Task statement> Reproduce, exactly and in full, only the lines below from the one containing "const extent = new" through the one containing "obj.matrix_world = world".

Records provided>
## BEGIN

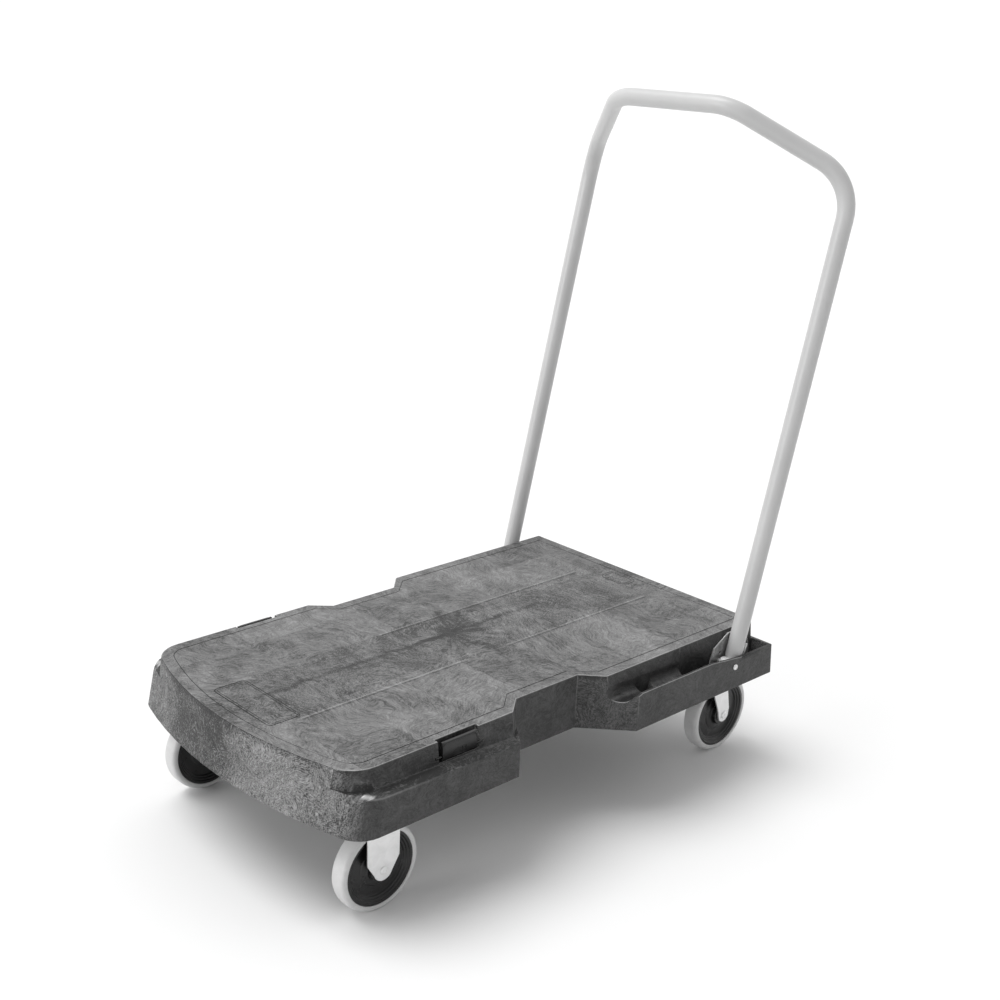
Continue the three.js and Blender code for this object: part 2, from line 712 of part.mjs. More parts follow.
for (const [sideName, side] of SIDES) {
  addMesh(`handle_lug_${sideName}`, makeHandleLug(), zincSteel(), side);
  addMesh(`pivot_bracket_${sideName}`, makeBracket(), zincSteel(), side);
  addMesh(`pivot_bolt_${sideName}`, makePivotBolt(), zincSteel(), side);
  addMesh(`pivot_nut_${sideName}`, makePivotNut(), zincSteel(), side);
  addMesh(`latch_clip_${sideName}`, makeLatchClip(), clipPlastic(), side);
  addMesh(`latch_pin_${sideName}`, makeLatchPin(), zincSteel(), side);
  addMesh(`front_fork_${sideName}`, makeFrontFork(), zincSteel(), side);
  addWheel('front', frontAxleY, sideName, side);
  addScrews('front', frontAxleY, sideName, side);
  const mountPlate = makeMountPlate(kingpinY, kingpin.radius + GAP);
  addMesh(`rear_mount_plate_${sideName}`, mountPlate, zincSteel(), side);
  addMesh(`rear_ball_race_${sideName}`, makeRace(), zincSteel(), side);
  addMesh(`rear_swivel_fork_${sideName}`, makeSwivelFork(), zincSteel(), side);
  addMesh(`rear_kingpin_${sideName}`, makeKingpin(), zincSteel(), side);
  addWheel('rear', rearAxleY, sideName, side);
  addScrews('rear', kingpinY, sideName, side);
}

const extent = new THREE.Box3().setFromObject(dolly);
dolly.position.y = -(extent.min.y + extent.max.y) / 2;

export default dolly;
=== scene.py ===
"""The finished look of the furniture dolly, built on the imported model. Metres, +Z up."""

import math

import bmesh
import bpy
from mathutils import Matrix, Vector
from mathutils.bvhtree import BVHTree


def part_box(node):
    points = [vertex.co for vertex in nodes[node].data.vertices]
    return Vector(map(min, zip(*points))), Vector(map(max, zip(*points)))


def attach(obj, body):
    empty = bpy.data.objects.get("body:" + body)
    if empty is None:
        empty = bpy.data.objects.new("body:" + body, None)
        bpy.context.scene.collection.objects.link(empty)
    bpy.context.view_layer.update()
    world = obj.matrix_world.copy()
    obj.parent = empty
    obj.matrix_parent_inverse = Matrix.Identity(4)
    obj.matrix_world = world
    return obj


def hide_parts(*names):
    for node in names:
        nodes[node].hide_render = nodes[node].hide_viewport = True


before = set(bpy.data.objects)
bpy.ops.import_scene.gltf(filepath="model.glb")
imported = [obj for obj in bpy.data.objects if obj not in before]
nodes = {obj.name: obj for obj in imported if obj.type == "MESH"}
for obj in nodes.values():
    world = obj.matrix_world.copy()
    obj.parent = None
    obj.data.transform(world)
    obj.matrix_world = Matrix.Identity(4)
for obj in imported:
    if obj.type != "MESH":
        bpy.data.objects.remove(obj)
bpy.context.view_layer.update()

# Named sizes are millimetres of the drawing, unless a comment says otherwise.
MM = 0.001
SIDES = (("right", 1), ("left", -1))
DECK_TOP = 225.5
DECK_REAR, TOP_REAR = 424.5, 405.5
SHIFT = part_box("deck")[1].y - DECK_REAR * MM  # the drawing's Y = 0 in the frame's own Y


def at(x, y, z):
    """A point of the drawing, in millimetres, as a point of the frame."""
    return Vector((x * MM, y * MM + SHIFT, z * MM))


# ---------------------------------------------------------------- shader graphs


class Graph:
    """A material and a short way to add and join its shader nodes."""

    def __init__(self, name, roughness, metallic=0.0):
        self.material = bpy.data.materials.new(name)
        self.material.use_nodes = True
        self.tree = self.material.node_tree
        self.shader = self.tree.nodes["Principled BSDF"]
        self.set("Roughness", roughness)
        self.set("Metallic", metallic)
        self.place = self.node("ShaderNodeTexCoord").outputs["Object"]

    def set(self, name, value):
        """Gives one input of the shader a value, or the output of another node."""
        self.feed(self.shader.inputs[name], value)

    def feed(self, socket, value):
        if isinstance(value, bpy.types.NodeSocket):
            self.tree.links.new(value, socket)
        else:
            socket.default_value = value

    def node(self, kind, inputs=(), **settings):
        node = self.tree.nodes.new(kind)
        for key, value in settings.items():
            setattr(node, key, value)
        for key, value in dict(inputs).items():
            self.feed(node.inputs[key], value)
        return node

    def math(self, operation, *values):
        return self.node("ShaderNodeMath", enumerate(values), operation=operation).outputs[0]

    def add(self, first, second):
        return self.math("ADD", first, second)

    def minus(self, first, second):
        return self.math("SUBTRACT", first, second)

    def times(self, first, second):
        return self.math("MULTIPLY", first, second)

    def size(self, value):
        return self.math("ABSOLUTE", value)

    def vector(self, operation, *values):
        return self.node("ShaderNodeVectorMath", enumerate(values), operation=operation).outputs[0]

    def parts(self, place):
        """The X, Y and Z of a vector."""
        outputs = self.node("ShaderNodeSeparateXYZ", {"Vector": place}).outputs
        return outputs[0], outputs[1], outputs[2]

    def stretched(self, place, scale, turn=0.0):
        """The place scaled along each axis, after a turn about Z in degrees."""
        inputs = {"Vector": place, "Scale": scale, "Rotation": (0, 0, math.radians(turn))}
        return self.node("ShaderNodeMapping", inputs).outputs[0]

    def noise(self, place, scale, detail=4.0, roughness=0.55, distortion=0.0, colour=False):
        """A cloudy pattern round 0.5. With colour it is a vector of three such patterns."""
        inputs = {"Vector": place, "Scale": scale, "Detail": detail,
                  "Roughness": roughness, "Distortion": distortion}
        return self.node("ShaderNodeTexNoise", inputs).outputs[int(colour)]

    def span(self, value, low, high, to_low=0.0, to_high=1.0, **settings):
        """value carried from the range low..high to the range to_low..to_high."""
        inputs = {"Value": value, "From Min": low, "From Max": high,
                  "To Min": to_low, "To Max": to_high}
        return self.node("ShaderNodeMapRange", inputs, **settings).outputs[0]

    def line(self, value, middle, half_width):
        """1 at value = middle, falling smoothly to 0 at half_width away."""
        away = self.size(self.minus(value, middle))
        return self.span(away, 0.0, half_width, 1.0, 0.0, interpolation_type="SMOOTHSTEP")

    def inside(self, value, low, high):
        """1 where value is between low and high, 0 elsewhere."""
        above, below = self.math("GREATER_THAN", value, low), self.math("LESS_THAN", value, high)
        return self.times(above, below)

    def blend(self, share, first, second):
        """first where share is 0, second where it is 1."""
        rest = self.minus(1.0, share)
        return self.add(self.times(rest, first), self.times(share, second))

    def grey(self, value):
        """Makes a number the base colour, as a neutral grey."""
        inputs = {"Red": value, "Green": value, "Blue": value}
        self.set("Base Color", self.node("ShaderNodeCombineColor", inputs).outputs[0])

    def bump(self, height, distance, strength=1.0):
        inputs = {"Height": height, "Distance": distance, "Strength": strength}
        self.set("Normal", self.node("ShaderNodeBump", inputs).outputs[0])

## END
## BEGIN

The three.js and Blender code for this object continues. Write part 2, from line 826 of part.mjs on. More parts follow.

## END

Correct response>
const extent = new THREE.Box3().setFromObject(dolly);
dolly.position.y = -(extent.min.y + extent.max.y) / 2;

export default dolly;
=== scene.py ===
"""The finished look of the furniture dolly, built on the imported model. Metres, +Z up."""

import math

import bmesh
import bpy
from mathutils import Matrix, Vector
from mathutils.bvhtree import BVHTree


def part_box(node):
    points = [vertex.co for vertex in nodes[node].data.vertices]
    return Vector(map(min, zip(*points))), Vector(map(max, zip(*points)))


def attach(obj, body):
    empty = bpy.data.objects.get("body:" + body)
    if empty is None:
        empty = bpy.data.objects.new("body:" + body, None)
        bpy.context.scene.collection.objects.link(empty)
    bpy.context.view_layer.update()
    world = obj.matrix_world.copy()
    obj.parent = empty
    obj.matrix_parent_inverse = Matrix.Identity(4)
    obj.matrix_world = world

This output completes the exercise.